__WRITTEN EXERCISE__:
The records are to be restated in their entirety, word for word.

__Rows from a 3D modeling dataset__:
┏━━
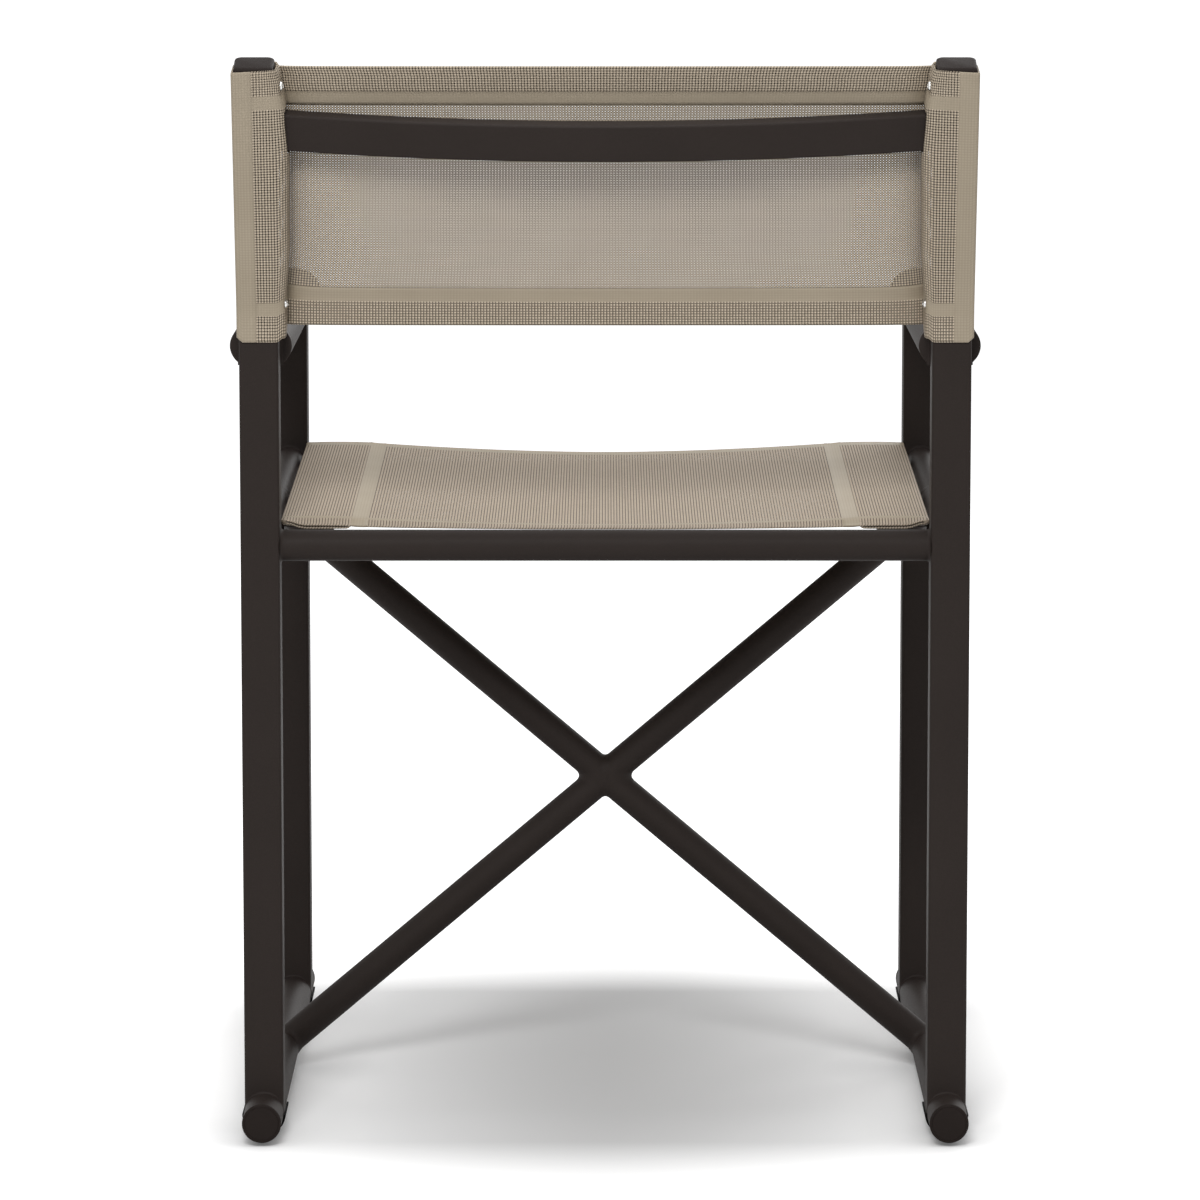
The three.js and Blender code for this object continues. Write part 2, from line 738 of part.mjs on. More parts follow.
for (const { name, sign } of sides) {
	const battenOutline = plate(
		Math.min(sign * battenInnerX, sign * battenOuterX),
		Math.max(sign * battenInnerX, sign * battenOuterX),
		-battenSetback,
		battenSetback - seatRun,
	);
	for (const place of Object.values(bracketPlaces)) {
		battenOutline.holes.push(battenScrewHole(sign * battenX, place));
	}
	const batten = extrudeUp(battenOutline, battenUnder, battenUnder + battenThickness, smallRound);
	addPart(`seat_batten_${name}`, batten, aluminium, seat);

	for (const [end, place] of Object.entries(bracketPlaces)) {
		const rear = place + bracketLength / 2;
		const bracket = extrudeForward(bracketOutline(sign), rear, rear - bracketLength);
		const screwDisc = disc(battenScrewDiameter + 2 * screwPlay);
		const hole = extrudeUp(screwDisc, bracketTop - overrun, bracketTop + overrun, smallRound);
		const drilled = cut(bracket, hole.translate(sign * battenX, place, 0));
		addPart(`batten_bracket_${name}_${end}`, drilled, powderCoat, seat);

		const grip = screwPlay + bracketThickness + weldGap + clothThickness + clothEase + battenScrewGrip;
		const screw = screwGeometry(battenScrewDiameter, battenScrewHead, battenScrewHeadHeight, grip);
		const head = bracketTop - bracketThickness - screwPlay;
		screw.rotateX(Math.PI).translate(sign * battenX, place, head);
		addPart(`batten_screw_${name}_${end}`, screw, stainless, seat);
	}
}

// The origin goes under the middle of the chair's box.
chair.updateMatrixWorld(true);
const middle = new THREE.Box3().setFromObject(chair).getCenter(new THREE.Vector3());
chair.position.y = -middle.y;
chair.updateMatrixWorld(true);

export default chair;
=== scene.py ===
import math
from functools import partialmethod

import bmesh
import bpy
from mathutils import Matrix, Vector


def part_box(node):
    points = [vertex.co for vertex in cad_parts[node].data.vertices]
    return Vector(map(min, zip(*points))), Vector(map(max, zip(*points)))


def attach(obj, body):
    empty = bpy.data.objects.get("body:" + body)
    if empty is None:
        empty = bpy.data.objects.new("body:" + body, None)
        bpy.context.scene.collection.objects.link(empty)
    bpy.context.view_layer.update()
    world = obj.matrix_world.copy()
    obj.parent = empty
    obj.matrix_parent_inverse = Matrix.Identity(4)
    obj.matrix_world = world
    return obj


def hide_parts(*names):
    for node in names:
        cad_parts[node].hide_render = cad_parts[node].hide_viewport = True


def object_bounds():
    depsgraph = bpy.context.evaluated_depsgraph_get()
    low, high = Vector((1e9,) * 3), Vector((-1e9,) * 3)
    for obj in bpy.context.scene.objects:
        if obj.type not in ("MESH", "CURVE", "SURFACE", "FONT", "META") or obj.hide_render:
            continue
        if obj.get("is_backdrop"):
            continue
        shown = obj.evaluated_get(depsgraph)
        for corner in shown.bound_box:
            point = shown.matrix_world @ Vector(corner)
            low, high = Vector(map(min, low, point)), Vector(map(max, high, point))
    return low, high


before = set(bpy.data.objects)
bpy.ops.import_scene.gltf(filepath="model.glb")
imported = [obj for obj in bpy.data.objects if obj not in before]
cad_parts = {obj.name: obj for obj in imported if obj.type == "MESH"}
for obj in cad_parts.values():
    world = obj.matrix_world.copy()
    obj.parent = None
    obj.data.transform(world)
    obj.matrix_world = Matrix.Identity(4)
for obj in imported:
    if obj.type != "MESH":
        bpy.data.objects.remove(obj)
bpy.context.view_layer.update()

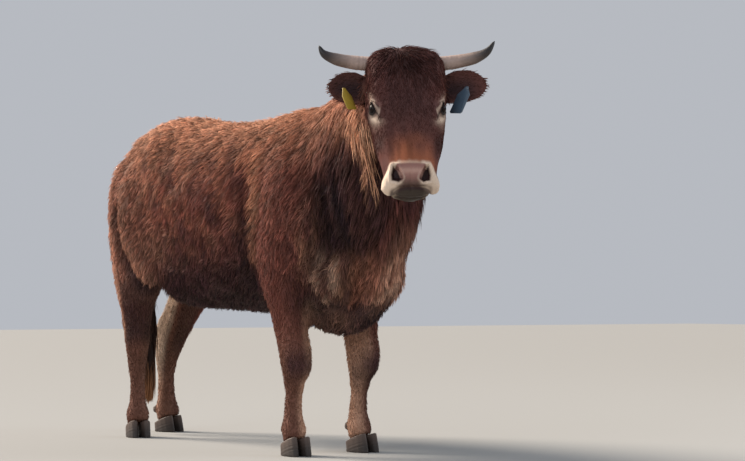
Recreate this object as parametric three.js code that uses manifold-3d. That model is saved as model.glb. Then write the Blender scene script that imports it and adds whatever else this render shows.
┗━━
__REPLY TO THE TASK__:
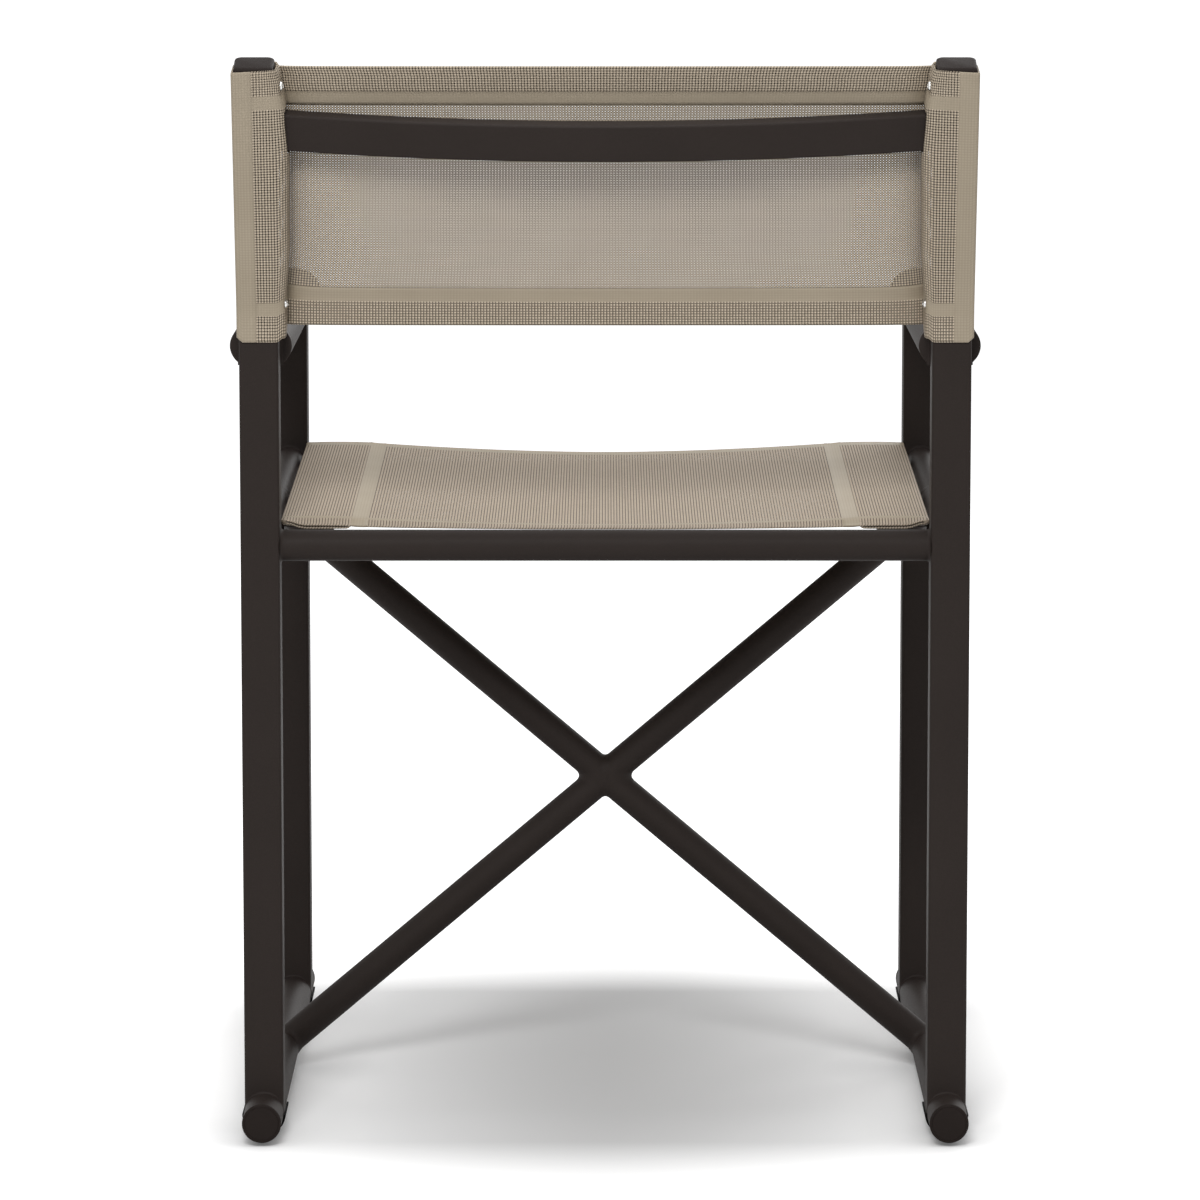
The three.js and Blender code for this object continues. Write part 2, from line 738 of part.mjs on. More parts follow.
for (const { name, sign } of sides) {
	const battenOutline = plate(
		Math.min(sign * battenInnerX, sign * battenOuterX),
		Math.max(sign * battenInnerX, sign * battenOuterX),
		-battenSetback,
		battenSetback - seatRun,
	);
	for (const place of Object.values(bracketPlaces)) {
		battenOutline.holes.push(battenScrewHole(sign * battenX, place));
	}
	const batten = extrudeUp(battenOutline, battenUnder, battenUnder + battenThickness, smallRound);
	addPart(`seat_batten_${name}`, batten, aluminium, seat);

	for (const [end, place] of Object.entries(bracketPlaces)) {
		const rear = place + bracketLength / 2;
		const bracket = extrudeForward(bracketOutline(sign), rear, rear - bracketLength);
		const screwDisc = disc(battenScrewDiameter + 2 * screwPlay);
		const hole = extrudeUp(screwDisc, bracketTop - overrun, bracketTop + overrun, smallRound);
		const drilled = cut(bracket, hole.translate(sign * battenX, place, 0));
		addPart(`batten_bracket_${name}_${end}`, drilled, powderCoat, seat);

		const grip = screwPlay + bracketThickness + weldGap + clothThickness + clothEase + battenScrewGrip;
		const screw = screwGeometry(battenScrewDiameter, battenScrewHead, battenScrewHeadHeight, grip);
		const head = bracketTop - bracketThickness - screwPlay;
		screw.rotateX(Math.PI).translate(sign * battenX, place, head);
		addPart(`batten_screw_${name}_${end}`, screw, stainless, seat);
	}
}

// The origin goes under the middle of the chair's box.
chair.updateMatrixWorld(true);
const middle = new THREE.Box3().setFromObject(chair).getCenter(new THREE.Vector3());
chair.position.y = -middle.y;
chair.updateMatrixWorld(true);

export default chair;
=== scene.py ===
import math
from functools import partialmethod

import bmesh
import bpy
from mathutils import Matrix, Vector


def part_box(node):
    points = [vertex.co for vertex in cad_parts[node].data.vertices]
    return Vector(map(min, zip(*points))), Vector(map(max, zip(*points)))


def attach(obj, body):
    empty = bpy.data.objects.get("body:" + body)
    if empty is None:
        empty = bpy.data.objects.new("body:" + body, None)
        bpy.context.scene.collection.objects.link(empty)
    bpy.context.view_layer.update()
    world = obj.matrix_world.copy()
    obj.parent = empty
    obj.matrix_parent_inverse = Matrix.Identity(4)
    obj.matrix_world = world
    return obj


def hide_parts(*names):
    for node in names:
        cad_parts[node].hide_render = cad_parts[node].hide_viewport = True


def object_bounds():
    depsgraph = bpy.context.evaluated_depsgraph_get()
    low, high = Vector((1e9,) * 3), Vector((-1e9,) * 3)
    for obj in bpy.context.scene.objects:
        if obj.type not in ("MESH", "CURVE", "SURFACE", "FONT", "META") or obj.hide_render:
            continue
        if obj.get("is_backdrop"):
            continue
        shown = obj.evaluated_get(depsgraph)
        for corner in shown.bound_box:
            point = shown.matrix_world @ Vector(corner)
            low, high = Vector(map(min, low, point)), Vector(map(max, high, point))
    return low, high


before = set(bpy.data.objects)
bpy.ops.import_scene.gltf(filepath="model.glb")
imported = [obj for obj in bpy.data.objects if obj not in before]
cad_parts = {obj.name: obj for obj in imported if obj.type == "MESH"}
for obj in cad_parts.values():
    world = obj.matrix_world.copy()
    obj.parent = None
    obj.data.transform(world)
    obj.matrix_world = Matrix.Identity(4)
for obj in imported:
    if obj.type != "MESH":
        bpy.data.objects.remove(obj)
bpy.context.view_layer.update()

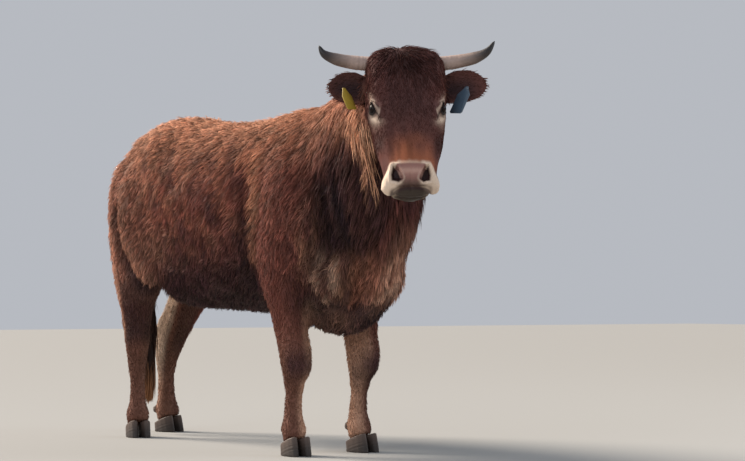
Recreate this object as parametric three.js code that uses manifold-3d. That model is saved as model.glb. Then write the Blender scene script that imports it and adds whatever else this render shows.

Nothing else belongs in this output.